---------- Record extracts ----------

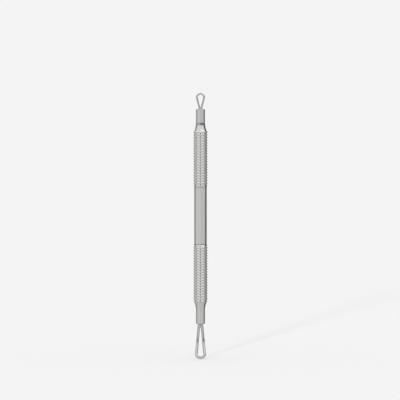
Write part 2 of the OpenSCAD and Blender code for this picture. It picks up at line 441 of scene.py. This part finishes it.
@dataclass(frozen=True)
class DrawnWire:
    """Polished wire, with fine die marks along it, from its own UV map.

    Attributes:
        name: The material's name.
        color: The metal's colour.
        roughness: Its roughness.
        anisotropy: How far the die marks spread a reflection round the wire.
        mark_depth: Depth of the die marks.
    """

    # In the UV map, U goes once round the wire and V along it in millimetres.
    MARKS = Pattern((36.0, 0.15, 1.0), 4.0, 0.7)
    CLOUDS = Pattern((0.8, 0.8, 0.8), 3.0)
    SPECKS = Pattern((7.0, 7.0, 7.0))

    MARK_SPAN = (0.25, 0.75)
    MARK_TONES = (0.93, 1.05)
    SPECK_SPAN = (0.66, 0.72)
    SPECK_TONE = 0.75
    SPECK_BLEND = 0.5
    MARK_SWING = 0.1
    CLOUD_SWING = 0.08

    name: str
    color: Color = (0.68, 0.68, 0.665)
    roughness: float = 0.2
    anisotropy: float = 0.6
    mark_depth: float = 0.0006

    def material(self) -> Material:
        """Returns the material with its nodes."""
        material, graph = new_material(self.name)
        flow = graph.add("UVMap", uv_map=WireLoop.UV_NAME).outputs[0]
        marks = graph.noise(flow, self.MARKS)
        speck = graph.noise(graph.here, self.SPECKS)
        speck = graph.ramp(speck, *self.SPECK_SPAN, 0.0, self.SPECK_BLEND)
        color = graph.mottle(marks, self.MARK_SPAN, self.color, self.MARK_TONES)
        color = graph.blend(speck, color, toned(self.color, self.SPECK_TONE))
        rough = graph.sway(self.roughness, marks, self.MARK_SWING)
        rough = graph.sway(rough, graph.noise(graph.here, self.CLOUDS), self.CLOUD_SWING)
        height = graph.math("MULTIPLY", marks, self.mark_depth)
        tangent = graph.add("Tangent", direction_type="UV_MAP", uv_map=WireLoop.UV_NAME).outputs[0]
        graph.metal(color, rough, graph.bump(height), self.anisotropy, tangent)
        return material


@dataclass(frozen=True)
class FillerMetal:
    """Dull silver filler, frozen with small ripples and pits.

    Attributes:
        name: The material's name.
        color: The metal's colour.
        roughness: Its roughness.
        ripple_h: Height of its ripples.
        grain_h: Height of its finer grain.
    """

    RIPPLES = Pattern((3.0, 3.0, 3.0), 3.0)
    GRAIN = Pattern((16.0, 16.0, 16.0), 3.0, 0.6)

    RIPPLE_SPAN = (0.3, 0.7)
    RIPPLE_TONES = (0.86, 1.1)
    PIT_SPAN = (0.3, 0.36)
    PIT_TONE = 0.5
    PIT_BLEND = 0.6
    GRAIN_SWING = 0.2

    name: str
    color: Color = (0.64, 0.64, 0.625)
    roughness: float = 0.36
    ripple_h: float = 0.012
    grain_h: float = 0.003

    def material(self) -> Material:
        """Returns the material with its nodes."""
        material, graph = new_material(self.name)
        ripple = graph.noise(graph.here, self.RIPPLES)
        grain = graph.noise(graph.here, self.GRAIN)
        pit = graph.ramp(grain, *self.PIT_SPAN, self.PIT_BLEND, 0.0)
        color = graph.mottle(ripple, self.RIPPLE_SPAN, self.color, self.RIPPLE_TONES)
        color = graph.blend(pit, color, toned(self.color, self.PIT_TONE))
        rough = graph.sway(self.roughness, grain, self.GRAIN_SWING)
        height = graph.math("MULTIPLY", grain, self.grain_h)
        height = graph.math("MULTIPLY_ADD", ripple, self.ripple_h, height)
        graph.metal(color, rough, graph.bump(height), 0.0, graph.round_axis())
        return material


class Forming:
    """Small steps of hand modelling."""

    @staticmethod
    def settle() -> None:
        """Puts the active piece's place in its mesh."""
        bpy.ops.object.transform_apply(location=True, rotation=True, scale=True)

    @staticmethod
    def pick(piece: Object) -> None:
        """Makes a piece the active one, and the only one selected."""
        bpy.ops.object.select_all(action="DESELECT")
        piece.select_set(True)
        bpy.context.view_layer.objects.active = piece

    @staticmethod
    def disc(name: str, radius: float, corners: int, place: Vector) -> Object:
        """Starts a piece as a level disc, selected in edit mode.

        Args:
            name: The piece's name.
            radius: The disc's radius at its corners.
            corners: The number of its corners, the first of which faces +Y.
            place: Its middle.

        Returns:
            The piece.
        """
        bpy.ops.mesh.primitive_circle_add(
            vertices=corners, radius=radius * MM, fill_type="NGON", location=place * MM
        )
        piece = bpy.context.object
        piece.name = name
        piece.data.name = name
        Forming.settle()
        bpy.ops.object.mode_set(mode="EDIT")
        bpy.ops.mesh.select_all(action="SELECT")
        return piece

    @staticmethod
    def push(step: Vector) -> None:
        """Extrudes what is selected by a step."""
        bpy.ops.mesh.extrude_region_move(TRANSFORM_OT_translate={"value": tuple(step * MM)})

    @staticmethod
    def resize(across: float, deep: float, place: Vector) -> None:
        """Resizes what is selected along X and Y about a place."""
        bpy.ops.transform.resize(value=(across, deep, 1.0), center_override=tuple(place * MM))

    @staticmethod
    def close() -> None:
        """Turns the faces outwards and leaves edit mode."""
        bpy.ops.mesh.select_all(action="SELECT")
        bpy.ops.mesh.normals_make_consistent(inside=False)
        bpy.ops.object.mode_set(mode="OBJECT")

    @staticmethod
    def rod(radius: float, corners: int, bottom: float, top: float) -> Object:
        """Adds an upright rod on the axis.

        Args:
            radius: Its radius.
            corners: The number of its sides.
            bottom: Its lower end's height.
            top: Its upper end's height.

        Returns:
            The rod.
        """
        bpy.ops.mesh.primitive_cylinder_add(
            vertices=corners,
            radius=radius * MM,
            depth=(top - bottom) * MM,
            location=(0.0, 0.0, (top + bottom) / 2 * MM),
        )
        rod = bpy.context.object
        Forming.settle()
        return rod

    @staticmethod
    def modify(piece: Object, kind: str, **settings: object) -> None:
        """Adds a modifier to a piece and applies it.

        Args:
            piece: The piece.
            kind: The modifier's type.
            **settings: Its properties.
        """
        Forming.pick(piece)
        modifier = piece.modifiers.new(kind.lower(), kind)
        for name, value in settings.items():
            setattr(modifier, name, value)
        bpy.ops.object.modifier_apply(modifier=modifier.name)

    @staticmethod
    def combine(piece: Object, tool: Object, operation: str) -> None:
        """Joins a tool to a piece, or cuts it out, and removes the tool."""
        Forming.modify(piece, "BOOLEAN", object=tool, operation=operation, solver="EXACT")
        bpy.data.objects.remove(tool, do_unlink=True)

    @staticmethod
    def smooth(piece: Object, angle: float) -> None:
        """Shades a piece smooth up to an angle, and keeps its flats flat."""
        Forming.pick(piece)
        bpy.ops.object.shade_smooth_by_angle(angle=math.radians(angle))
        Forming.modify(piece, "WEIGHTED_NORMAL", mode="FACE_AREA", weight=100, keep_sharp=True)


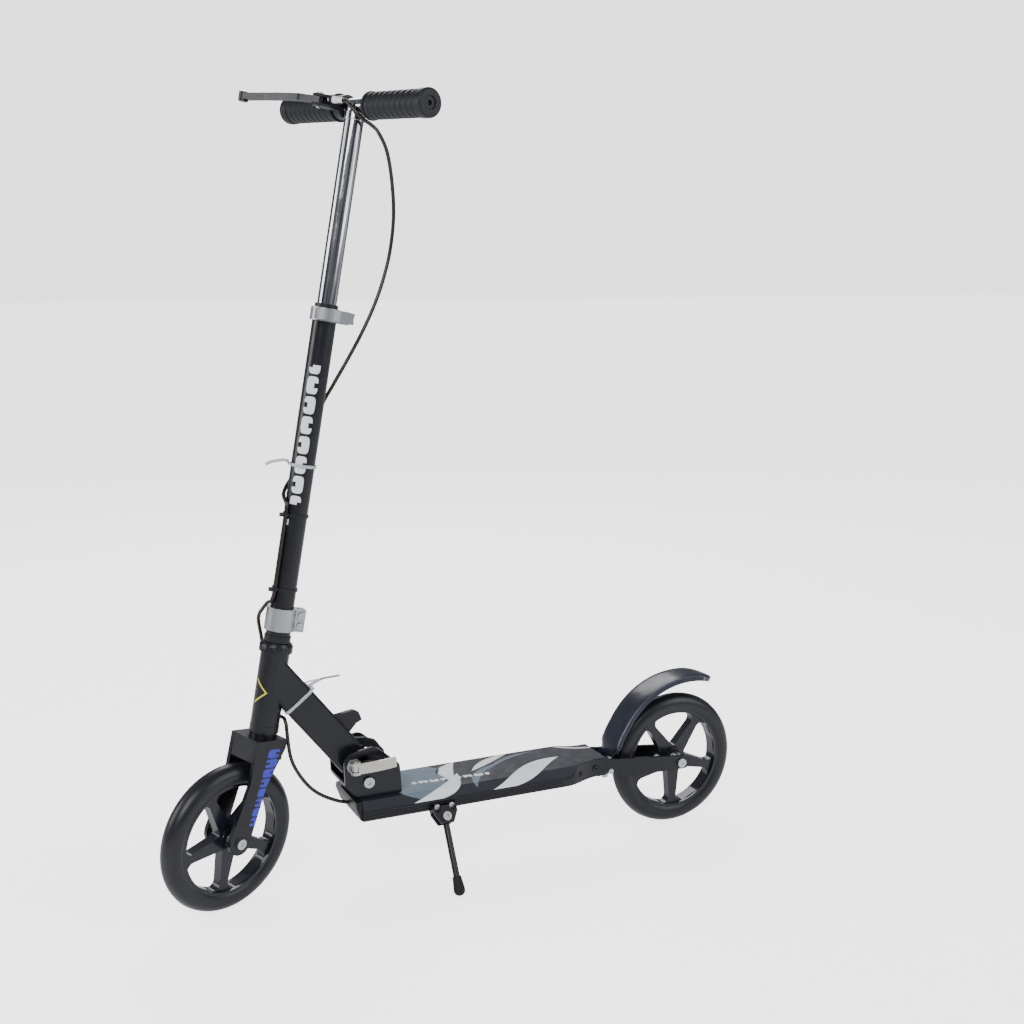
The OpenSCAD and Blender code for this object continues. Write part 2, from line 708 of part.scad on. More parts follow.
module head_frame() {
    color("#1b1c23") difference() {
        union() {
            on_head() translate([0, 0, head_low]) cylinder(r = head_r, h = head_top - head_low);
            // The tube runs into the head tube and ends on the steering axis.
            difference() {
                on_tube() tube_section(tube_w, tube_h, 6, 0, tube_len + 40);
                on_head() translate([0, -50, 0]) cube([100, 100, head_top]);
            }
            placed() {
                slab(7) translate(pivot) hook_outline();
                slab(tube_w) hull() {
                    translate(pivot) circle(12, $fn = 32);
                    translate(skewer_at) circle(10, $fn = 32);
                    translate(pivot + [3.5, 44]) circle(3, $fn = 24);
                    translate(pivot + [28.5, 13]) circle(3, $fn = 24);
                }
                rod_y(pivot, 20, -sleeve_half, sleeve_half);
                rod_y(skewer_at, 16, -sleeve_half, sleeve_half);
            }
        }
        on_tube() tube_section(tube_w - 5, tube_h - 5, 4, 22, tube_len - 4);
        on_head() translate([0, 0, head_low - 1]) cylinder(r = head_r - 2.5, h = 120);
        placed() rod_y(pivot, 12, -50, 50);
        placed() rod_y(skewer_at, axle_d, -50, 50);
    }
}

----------

### Aim of the task
Set down verbatim only the lines between the start of the data above and the line with "mark_depth: float = 0.0006", both boundaries included.

### Problem solution
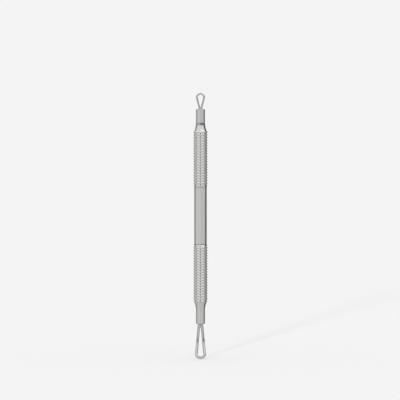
Write part 2 of the OpenSCAD and Blender code for this picture. It picks up at line 441 of scene.py. This part finishes it.
@dataclass(frozen=True)
class DrawnWire:
    """Polished wire, with fine die marks along it, from its own UV map.

    Attributes:
        name: The material's name.
        color: The metal's colour.
        roughness: Its roughness.
        anisotropy: How far the die marks spread a reflection round the wire.
        mark_depth: Depth of the die marks.
    """

    # In the UV map, U goes once round the wire and V along it in millimetres.
    MARKS = Pattern((36.0, 0.15, 1.0), 4.0, 0.7)
    CLOUDS = Pattern((0.8, 0.8, 0.8), 3.0)
    SPECKS = Pattern((7.0, 7.0, 7.0))

    MARK_SPAN = (0.25, 0.75)
    MARK_TONES = (0.93, 1.05)
    SPECK_SPAN = (0.66, 0.72)
    SPECK_TONE = 0.75
    SPECK_BLEND = 0.5
    MARK_SWING = 0.1
    CLOUD_SWING = 0.08

    name: str
    color: Color = (0.68, 0.68, 0.665)
    roughness: float = 0.2
    anisotropy: float = 0.6
    mark_depth: float = 0.0006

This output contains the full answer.